There is an irony here, in that Leibniz's conception that the universal language had to be digital makes him seem shockingly modern: machines, logic, the primacy of binary—all he needed was an inkling of electricity to imagine the possibility of a computer. Leibniz's vision of the
Universal Encyclopedia
relies on his microcosmic understanding of knowledge itself, where each part contains the whole. “In the least of substances, eyes as piercing as those of God could read the whole course of things in the Universe,” he wrote. This is where the
Universal
Encyclopedia
implodes.

Imagine all the atoms in the universe. To record the current position of each of them, let alone their past or future, requires an equal number of entities that can signify that position. If any particular atom is recording the position of another, where is its own position recorded? The total amount of information about the universe is greater than the total number of entities in it. A
Universal Encyclopedia
can never be written because there is not enough matter on which it could be transcribed.

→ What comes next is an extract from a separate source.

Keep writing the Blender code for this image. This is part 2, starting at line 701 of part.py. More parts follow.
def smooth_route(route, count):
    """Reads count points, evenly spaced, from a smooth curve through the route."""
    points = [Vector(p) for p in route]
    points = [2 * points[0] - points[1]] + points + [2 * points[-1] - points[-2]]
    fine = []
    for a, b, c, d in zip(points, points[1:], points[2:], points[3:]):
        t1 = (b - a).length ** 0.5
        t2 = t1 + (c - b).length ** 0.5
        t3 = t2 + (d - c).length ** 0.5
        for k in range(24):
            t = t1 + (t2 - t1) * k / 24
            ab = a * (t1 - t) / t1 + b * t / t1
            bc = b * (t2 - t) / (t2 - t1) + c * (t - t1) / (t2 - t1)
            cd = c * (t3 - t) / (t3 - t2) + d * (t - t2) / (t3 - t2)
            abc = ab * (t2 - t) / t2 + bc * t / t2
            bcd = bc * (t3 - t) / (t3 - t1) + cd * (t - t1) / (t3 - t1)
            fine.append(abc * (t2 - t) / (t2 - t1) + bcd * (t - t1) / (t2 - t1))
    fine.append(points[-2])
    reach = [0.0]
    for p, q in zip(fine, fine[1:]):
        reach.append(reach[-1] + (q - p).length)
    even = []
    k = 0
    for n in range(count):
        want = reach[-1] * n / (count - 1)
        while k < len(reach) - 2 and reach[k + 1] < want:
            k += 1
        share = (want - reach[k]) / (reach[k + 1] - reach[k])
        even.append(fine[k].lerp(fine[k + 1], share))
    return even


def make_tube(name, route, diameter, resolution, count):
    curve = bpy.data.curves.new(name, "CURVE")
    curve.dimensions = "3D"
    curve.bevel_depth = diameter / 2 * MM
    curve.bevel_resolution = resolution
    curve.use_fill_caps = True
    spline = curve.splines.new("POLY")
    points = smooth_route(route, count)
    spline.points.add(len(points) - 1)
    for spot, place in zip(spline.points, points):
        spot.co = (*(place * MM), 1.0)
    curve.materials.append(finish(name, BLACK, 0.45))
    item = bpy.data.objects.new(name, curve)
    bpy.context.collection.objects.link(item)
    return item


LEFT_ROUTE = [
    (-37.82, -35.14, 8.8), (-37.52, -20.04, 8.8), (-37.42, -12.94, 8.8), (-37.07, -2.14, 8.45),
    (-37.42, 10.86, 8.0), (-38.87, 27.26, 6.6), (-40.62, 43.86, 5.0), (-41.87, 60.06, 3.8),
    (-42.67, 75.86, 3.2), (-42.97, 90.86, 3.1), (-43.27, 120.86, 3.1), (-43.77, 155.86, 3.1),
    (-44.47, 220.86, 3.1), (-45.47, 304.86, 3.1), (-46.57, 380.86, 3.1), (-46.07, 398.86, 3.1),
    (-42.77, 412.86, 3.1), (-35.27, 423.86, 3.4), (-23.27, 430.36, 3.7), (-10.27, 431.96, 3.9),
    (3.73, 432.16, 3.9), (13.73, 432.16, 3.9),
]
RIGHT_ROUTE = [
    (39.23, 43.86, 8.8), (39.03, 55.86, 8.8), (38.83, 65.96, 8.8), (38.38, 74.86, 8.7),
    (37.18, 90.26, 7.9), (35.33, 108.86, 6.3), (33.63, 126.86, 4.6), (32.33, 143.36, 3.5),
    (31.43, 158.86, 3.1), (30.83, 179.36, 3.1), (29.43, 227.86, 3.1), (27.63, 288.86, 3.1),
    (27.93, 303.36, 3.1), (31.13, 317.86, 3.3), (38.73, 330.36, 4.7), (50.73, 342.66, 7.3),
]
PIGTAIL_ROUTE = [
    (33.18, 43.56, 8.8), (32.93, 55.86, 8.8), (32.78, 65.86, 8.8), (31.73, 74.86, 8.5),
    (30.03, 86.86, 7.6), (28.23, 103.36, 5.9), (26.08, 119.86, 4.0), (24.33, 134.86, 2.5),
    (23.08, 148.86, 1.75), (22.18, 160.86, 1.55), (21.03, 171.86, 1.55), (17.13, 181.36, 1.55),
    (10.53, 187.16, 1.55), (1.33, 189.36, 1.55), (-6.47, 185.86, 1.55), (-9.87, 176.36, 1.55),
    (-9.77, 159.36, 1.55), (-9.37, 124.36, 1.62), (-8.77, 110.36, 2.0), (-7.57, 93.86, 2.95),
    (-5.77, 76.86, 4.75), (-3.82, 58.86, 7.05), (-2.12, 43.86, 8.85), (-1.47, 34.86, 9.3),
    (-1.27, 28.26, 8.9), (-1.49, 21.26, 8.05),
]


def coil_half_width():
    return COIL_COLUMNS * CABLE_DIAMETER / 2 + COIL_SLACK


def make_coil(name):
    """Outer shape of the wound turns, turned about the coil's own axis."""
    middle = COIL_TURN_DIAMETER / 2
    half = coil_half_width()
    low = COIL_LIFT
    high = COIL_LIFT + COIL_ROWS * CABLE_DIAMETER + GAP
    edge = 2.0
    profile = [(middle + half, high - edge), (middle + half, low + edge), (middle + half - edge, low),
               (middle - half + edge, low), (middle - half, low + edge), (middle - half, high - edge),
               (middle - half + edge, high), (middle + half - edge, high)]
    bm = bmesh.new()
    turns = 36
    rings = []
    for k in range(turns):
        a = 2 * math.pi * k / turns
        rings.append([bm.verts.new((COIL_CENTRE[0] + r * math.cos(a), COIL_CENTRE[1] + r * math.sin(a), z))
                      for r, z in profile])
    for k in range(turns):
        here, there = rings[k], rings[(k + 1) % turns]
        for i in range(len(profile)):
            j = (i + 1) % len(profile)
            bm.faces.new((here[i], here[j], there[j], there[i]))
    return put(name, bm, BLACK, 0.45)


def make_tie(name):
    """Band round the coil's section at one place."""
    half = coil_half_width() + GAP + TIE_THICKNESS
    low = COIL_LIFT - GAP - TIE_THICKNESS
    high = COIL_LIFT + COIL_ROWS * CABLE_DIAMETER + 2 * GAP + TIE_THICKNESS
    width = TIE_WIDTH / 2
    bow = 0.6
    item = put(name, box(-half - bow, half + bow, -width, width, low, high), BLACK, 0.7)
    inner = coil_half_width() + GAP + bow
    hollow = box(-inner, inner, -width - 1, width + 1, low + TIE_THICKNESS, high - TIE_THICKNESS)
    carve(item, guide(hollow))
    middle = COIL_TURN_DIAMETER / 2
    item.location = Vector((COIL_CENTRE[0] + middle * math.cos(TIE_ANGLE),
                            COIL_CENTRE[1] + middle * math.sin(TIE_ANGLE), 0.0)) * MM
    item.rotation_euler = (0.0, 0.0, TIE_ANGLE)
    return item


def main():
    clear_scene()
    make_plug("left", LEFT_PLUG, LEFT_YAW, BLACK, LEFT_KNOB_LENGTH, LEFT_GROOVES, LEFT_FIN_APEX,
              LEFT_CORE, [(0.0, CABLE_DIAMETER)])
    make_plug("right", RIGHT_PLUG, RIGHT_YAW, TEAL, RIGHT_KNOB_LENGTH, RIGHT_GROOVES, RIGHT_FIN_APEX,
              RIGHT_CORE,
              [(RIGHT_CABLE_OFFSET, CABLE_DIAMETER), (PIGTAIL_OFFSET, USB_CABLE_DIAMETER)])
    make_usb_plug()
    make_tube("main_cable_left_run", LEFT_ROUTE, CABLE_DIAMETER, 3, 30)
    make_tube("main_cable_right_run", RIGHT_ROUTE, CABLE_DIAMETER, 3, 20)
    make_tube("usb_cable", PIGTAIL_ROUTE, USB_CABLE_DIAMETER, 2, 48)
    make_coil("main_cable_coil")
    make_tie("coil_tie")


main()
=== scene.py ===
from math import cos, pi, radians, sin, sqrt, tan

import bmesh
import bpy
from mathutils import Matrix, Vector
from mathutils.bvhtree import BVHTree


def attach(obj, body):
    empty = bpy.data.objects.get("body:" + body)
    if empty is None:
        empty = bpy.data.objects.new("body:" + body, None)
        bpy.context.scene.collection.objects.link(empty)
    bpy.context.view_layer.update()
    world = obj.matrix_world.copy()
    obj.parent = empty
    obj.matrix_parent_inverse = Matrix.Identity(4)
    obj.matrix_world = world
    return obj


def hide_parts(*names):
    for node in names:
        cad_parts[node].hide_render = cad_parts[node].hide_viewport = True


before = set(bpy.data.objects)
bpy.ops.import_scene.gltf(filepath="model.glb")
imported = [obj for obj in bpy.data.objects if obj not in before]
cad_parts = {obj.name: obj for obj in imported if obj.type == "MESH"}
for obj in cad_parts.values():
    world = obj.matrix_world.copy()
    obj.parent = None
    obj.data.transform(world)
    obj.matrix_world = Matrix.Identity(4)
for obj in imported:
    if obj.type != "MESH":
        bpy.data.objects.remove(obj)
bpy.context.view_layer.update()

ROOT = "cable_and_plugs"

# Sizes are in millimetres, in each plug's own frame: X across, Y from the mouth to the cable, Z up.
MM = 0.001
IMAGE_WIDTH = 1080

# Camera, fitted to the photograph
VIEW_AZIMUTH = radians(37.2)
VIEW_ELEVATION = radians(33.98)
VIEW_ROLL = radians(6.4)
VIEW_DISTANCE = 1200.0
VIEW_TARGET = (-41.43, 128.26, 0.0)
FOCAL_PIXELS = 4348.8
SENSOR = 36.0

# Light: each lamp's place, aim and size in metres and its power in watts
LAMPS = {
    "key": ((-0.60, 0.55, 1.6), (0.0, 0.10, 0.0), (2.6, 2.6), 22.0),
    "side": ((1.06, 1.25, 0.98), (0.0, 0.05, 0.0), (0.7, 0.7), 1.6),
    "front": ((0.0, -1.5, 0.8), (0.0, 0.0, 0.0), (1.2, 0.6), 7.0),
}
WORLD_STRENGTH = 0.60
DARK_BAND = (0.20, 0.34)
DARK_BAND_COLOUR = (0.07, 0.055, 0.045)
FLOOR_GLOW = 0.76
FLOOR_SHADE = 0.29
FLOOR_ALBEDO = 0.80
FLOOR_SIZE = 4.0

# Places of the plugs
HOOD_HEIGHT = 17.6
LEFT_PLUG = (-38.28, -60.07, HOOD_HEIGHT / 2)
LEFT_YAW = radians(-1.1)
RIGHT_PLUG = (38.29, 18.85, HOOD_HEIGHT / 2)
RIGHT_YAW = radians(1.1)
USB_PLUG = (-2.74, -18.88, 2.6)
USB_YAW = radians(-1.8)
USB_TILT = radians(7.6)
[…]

Most of Leibniz's ideas are known to us, not through his published works, but through correspondence with other thinkers, memos to the dukes, and a mass of unedited notes. “He knows me not who knows me only through my publications” was one of his aphorisms. He is known now, mostly, because of one particular published work,
Theodicy,
and a satirist's indignation at its explanation of the existence of evil in a perfect universe.

Voltaire thought that Leibniz's formulation—that everything is ordained for the best, and that our perception of things as “evil” or even “unfortunate” is merely an indication of our limitations—was ludicrous. As the ever-optimistic Dr. Pangloss in
Candide,
Voltaire immortalized an aspect of Leibniz. Yet the caricature contains a grain of truth.